As far as a process in that group is concerned, what's the difference between that and running on its own complete computer? In practice, very little. It gives almost all of the isolation power of using virtual machines but with only a tiny fraction of the overhead; really, the only overhead is lookup tables for the kernel to keep track of what lies it's telling which process. The only limitation is that there's still only a single kernel instance running and controlling it all.
In fact, this "all of the above" combination of lies is so commonly desired that it even has a common name: Containers.
In the end, that's all a "container" is: It's a short-hand name for "use all the namespaces lies at the same time to trick processes into thinking they're running on their own computer when they're really not." And that ends up being extremely powerful.
While the kernel offers all sorts of APIs to manipulate namespaces and processes at a fine-grained level, that is often not especially helpful when trying to build a system at a more coarse-grained level, such as a macro "container." As is common practice in programming, therefore, various other tools have sprung up to abstract those low-level APIs into easier to use higher-level APIs. There are many such systems written in a variety of different languages. Really, any language that is capable of issuing libc commands can work.
There are many such abstraction tools, all of which do more or less the same thing. A few you might have heard of are listed below.
- LXC (for LinuX Containers, written in C): https://linuxcontainers.org/
- Docker (written in Go): https://www.docker.com/
- lmctfy (short for Let Me Contain That For You): https://github.com/google/lmctfy/
- Rocket / CoreOS: https://github.com/coreos/rocket
- Vagga (written in Rust): https://github.com/tailhook/vagga
- Bocker (written in Bash): https://github.com/p8952/bocker
An even larger list can be found on http://doger.io/, and at least Bocker is worth reviewing just to see how basic such a system can be.
Docker is by far the most popular such container management tool, although it is neither the first nor most recent. It just happened to be the new-and-cool option when the market decided it was "ready" for containers. Originally it was built as an additional layer on top of LXC, although it has since replaced its LXC dependency with its own library, called runC.
Although a bit more low-level than most end users and system administrators would like, LXC is one of the most powerful options. It also has bindings to further automate its capabilities using a variety of languages, including C, Python, Go, and Haskell.
Regardless of the tool, all are simply abstractions around saying "start a process, create a bunch of namespaces on that process, and mount this filesystem into it." That routine is generally called "starting" a container.
Another layer of abstraction that is often used is "orchestration." Orchestration is another abstraction layer on top of the container software. In a general sense, it's simply code that coordinates copying file system images between multiple computers, calling the container software on each computer and telling it to start a container, and then instructing the container software how to configure that container (namely, what details to set up for the various namespaces and cgroups).
In practice it's common to want to use multiple containers in tandem, communicating as if they were over a network when they're really just different processes on the same computer. Setting that up manually is mostly straightforward but very tedious. Orchestration systems automate the task of creating multiple containers and connecting them together with a nicer syntax. Kubernetes is the big name in this space right now but many other examples exist, including Platform.sh itself.

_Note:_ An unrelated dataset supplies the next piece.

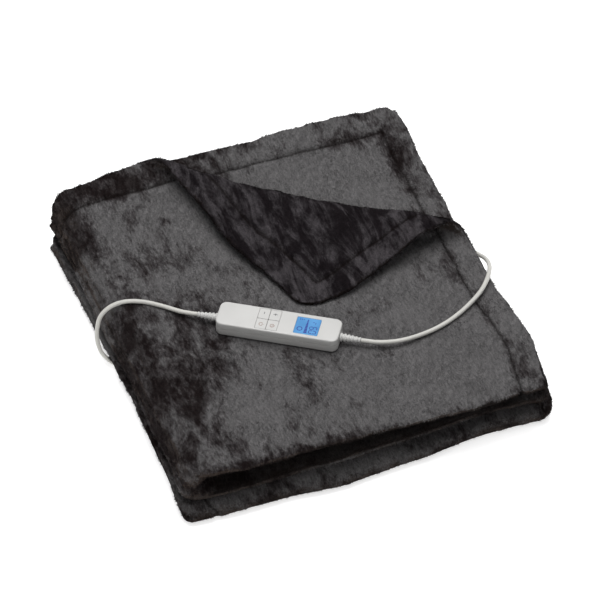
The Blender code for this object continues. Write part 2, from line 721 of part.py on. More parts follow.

It's very common for container implementations to encourage or require the use of read-only file systems. There are a variety of reasons for that. For one, it's simply very efficient. Linux is quite capable of taking a snapshot of a file system and producing a single file representation of it, which can then live on another file system. (Think of "ISO" filesystem images for CDs and DVDs. Plenty of other similar formats are available.) When creating a container, therefore, it's super easy to place its processes into a mount namespace, and then mount that file system image file as root within the mount namespace. Now, any process in the container, by which we mean in that mount namespace, will see that file system as the entire universe.
What's useful, though, is to make multiple copies of that container. Two different containers (that is, mount namespaces) can use the same file system image as their root mount point. If it's writeable, though, that raises all sorts of questions about how to synchronize writes between them. What happens if a process in one container makes a change that is important to a process in the other container? The answer is "it's messy."
If, however, that filesystem is read only, not only does it avoid any such synchronization issues, but it means the operating system needs only a single copy of it. Two, three, or 30 mount namespaces (containers) can mount the same 10 GB file system image on their root directory, yet the operating system need only read data off it once. And since it obviously doesn't need to load the entire filesystem into memory, that means the memory overhead for starting 30 containers with that same 10 GB file system is... a few KB of bookkeeping data inside the OS to keep its lies straight.
Take that, virtual machines!
The marketing around containers often likes to make references to shipping containers, which revolutionized the cargo industry by creating standard-sized boxes that clumsier objects could be put into, which could then be neatly stacked on ships, trucks, and airplanes. The sales pitch often claims that a container is a standard format that can then run "anywhere," just like shipping containers.
That marketing, is, unfortunately, not only wrong but entirely backwards. It's yet another lie.
Generally speaking, the file system snapshots, or "images," that we discussed before are configured to only work correctly when loaded by one specific container abstraction library. They will often include not just a file system, but metadata that the abstraction library uses to decide what namespaces and cgroups to configure. Should this container have a network namespace that allows outbound access? On which ports? What additional file systems should be mounted? All of that metadata is in a library-specific format. A Docker-built image will not work on Vagga or LXC, and vice versa.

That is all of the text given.